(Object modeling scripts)
* BEGIN *

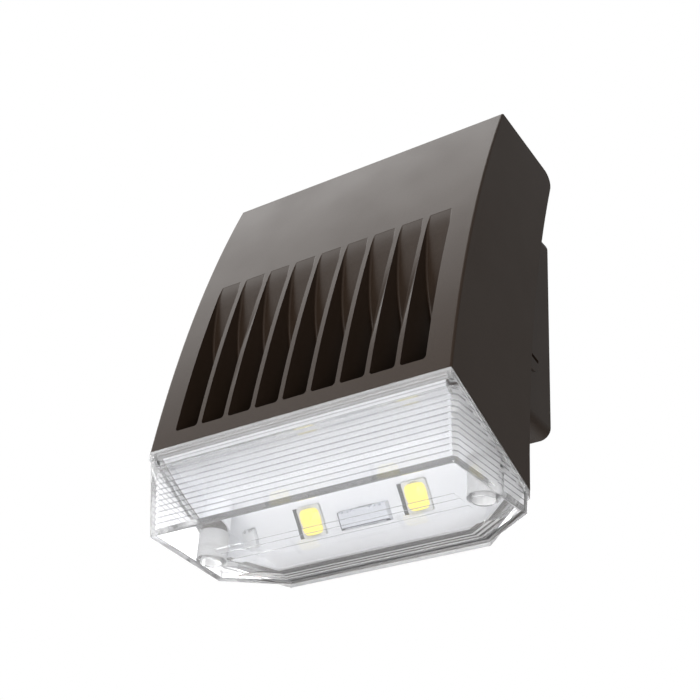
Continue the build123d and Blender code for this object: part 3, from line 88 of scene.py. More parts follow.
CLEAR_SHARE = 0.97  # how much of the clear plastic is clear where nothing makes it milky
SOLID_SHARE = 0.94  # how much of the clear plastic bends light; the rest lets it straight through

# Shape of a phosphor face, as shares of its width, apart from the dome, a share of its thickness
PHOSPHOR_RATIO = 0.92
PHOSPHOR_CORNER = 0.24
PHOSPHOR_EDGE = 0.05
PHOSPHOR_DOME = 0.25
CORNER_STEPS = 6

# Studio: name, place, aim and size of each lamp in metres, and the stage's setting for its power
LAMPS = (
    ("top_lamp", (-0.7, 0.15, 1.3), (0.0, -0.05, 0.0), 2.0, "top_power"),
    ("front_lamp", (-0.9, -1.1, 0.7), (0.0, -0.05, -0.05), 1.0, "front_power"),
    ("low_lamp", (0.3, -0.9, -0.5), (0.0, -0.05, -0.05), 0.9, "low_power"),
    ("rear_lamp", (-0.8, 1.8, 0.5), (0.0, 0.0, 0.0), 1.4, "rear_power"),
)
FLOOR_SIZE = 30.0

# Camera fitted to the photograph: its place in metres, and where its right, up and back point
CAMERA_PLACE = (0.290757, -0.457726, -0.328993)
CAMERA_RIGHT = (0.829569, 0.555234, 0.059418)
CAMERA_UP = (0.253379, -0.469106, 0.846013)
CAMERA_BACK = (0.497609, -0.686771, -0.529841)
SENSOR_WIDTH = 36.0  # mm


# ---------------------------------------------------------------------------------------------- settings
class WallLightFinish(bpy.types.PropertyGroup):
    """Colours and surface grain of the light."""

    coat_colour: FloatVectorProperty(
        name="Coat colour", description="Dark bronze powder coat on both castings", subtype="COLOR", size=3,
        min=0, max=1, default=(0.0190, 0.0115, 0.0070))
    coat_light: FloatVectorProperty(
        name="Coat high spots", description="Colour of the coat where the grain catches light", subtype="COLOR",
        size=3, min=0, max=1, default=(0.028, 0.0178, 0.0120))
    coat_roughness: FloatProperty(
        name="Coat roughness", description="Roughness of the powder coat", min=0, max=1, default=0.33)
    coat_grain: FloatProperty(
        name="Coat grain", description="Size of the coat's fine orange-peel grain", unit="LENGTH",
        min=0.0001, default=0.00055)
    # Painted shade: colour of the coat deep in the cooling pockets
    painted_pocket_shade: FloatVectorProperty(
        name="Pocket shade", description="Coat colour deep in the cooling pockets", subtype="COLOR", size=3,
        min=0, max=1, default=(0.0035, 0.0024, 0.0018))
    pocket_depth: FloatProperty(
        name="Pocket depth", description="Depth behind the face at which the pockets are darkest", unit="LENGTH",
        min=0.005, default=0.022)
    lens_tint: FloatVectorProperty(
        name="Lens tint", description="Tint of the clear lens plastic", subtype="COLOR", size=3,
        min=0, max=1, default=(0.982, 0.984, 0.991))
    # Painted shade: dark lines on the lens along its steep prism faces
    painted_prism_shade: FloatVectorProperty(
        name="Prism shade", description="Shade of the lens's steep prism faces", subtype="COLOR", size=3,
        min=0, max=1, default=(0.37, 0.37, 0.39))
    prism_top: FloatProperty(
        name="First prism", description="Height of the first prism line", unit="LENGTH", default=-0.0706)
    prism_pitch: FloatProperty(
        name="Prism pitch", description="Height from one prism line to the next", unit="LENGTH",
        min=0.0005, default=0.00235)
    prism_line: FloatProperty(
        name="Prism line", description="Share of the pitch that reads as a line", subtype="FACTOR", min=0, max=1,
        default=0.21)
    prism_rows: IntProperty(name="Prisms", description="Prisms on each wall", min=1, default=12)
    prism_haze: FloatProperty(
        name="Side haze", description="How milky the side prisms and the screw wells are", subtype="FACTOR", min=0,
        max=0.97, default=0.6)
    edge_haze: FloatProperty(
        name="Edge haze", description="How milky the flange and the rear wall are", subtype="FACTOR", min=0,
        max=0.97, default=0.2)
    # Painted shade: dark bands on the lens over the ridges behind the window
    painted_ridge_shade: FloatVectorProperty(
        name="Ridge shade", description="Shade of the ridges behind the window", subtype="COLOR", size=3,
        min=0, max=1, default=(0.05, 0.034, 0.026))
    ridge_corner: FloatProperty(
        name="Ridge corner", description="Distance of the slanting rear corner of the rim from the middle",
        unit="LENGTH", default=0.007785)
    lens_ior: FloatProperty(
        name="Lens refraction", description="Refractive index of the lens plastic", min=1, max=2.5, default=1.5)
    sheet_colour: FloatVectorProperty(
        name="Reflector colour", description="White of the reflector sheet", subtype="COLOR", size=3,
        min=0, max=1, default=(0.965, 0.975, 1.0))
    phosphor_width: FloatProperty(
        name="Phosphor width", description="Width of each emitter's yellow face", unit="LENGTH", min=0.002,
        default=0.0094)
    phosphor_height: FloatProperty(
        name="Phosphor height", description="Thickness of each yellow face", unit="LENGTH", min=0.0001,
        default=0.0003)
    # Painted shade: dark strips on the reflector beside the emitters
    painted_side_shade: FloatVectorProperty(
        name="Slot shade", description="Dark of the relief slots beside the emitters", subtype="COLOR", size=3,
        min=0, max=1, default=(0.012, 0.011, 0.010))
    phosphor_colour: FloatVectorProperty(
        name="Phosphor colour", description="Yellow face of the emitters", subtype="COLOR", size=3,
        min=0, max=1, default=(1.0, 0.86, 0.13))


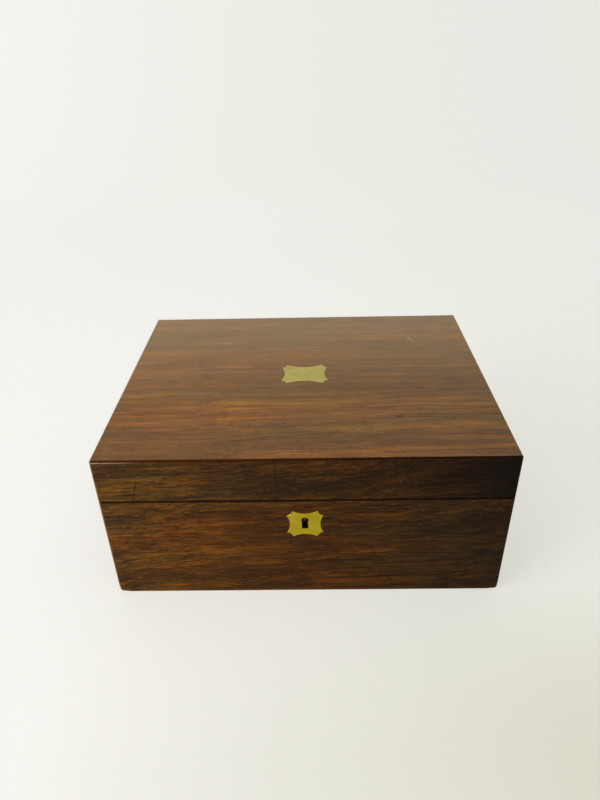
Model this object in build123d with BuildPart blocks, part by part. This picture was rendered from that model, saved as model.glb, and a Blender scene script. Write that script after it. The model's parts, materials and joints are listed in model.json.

* END *

• _The task_
Repeat every line of the material exactly as given.

• _Exercise response_
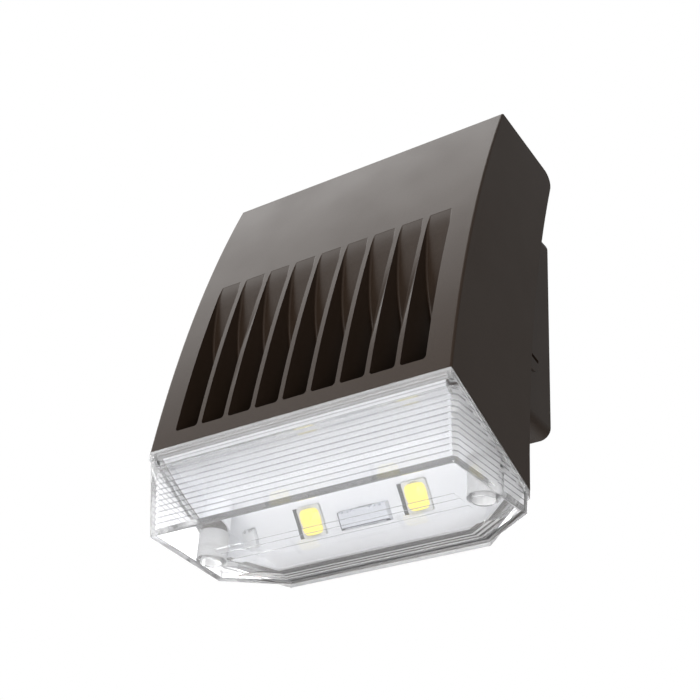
Continue the build123d and Blender code for this object: part 3, from line 88 of scene.py. More parts follow.
CLEAR_SHARE = 0.97  # how much of the clear plastic is clear where nothing makes it milky
SOLID_SHARE = 0.94  # how much of the clear plastic bends light; the rest lets it straight through

# Shape of a phosphor face, as shares of its width, apart from the dome, a share of its thickness
PHOSPHOR_RATIO = 0.92
PHOSPHOR_CORNER = 0.24
PHOSPHOR_EDGE = 0.05
PHOSPHOR_DOME = 0.25
CORNER_STEPS = 6

# Studio: name, place, aim and size of each lamp in metres, and the stage's setting for its power
LAMPS = (
    ("top_lamp", (-0.7, 0.15, 1.3), (0.0, -0.05, 0.0), 2.0, "top_power"),
    ("front_lamp", (-0.9, -1.1, 0.7), (0.0, -0.05, -0.05), 1.0, "front_power"),
    ("low_lamp", (0.3, -0.9, -0.5), (0.0, -0.05, -0.05), 0.9, "low_power"),
    ("rear_lamp", (-0.8, 1.8, 0.5), (0.0, 0.0, 0.0), 1.4, "rear_power"),
)
FLOOR_SIZE = 30.0

# Camera fitted to the photograph: its place in metres, and where its right, up and back point
CAMERA_PLACE = (0.290757, -0.457726, -0.328993)
CAMERA_RIGHT = (0.829569, 0.555234, 0.059418)
CAMERA_UP = (0.253379, -0.469106, 0.846013)
CAMERA_BACK = (0.497609, -0.686771, -0.529841)
SENSOR_WIDTH = 36.0  # mm


# ---------------------------------------------------------------------------------------------- settings
class WallLightFinish(bpy.types.PropertyGroup):
    """Colours and surface grain of the light."""

    coat_colour: FloatVectorProperty(
        name="Coat colour", description="Dark bronze powder coat on both castings", subtype="COLOR", size=3,
        min=0, max=1, default=(0.0190, 0.0115, 0.0070))
    coat_light: FloatVectorProperty(
        name="Coat high spots", description="Colour of the coat where the grain catches light", subtype="COLOR",
        size=3, min=0, max=1, default=(0.028, 0.0178, 0.0120))
    coat_roughness: FloatProperty(
        name="Coat roughness", description="Roughness of the powder coat", min=0, max=1, default=0.33)
    coat_grain: FloatProperty(
        name="Coat grain", description="Size of the coat's fine orange-peel grain", unit="LENGTH",
        min=0.0001, default=0.00055)
    # Painted shade: colour of the coat deep in the cooling pockets
    painted_pocket_shade: FloatVectorProperty(
        name="Pocket shade", description="Coat colour deep in the cooling pockets", subtype="COLOR", size=3,
        min=0, max=1, default=(0.0035, 0.0024, 0.0018))
    pocket_depth: FloatProperty(
        name="Pocket depth", description="Depth behind the face at which the pockets are darkest", unit="LENGTH",
        min=0.005, default=0.022)
    lens_tint: FloatVectorProperty(
        name="Lens tint", description="Tint of the clear lens plastic", subtype="COLOR", size=3,
        min=0, max=1, default=(0.982, 0.984, 0.991))
    # Painted shade: dark lines on the lens along its steep prism faces
    painted_prism_shade: FloatVectorProperty(
        name="Prism shade", description="Shade of the lens's steep prism faces", subtype="COLOR", size=3,
        min=0, max=1, default=(0.37, 0.37, 0.39))
    prism_top: FloatProperty(
        name="First prism", description="Height of the first prism line", unit="LENGTH", default=-0.0706)
    prism_pitch: FloatProperty(
        name="Prism pitch", description="Height from one prism line to the next", unit="LENGTH",
        min=0.0005, default=0.00235)
    prism_line: FloatProperty(
        name="Prism line", description="Share of the pitch that reads as a line", subtype="FACTOR", min=0, max=1,
        default=0.21)
    prism_rows: IntProperty(name="Prisms", description="Prisms on each wall", min=1, default=12)
    prism_haze: FloatProperty(
        name="Side haze", description="How milky the side prisms and the screw wells are", subtype="FACTOR", min=0,
        max=0.97, default=0.6)
    edge_haze: FloatProperty(
        name="Edge haze", description="How milky the flange and the rear wall are", subtype="FACTOR", min=0,
        max=0.97, default=0.2)
    # Painted shade: dark bands on the lens over the ridges behind the window
    painted_ridge_shade: FloatVectorProperty(
        name="Ridge shade", description="Shade of the ridges behind the window", subtype="COLOR", size=3,
        min=0, max=1, default=(0.05, 0.034, 0.026))
    ridge_corner: FloatProperty(
        name="Ridge corner", description="Distance of the slanting rear corner of the rim from the middle",
        unit="LENGTH", default=0.007785)
    lens_ior: FloatProperty(
        name="Lens refraction", description="Refractive index of the lens plastic", min=1, max=2.5, default=1.5)
    sheet_colour: FloatVectorProperty(
        name="Reflector colour", description="White of the reflector sheet", subtype="COLOR", size=3,
        min=0, max=1, default=(0.965, 0.975, 1.0))
    phosphor_width: FloatProperty(
        name="Phosphor width", description="Width of each emitter's yellow face", unit="LENGTH", min=0.002,
        default=0.0094)
    phosphor_height: FloatProperty(
        name="Phosphor height", description="Thickness of each yellow face", unit="LENGTH", min=0.0001,
        default=0.0003)
    # Painted shade: dark strips on the reflector beside the emitters
    painted_side_shade: FloatVectorProperty(
        name="Slot shade", description="Dark of the relief slots beside the emitters", subtype="COLOR", size=3,
        min=0, max=1, default=(0.012, 0.011, 0.010))
    phosphor_colour: FloatVectorProperty(
        name="Phosphor colour", description="Yellow face of the emitters", subtype="COLOR", size=3,
        min=0, max=1, default=(1.0, 0.86, 0.13))


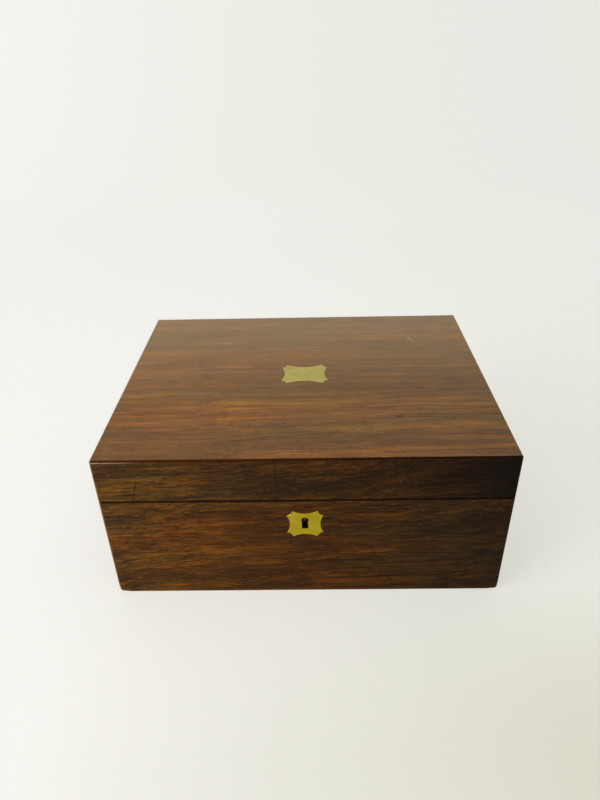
Model this object in build123d with BuildPart blocks, part by part. This picture was rendered from that model, saved as model.glb, and a Blender scene script. Write that script after it. The model's parts, materials and joints are listed in model.json.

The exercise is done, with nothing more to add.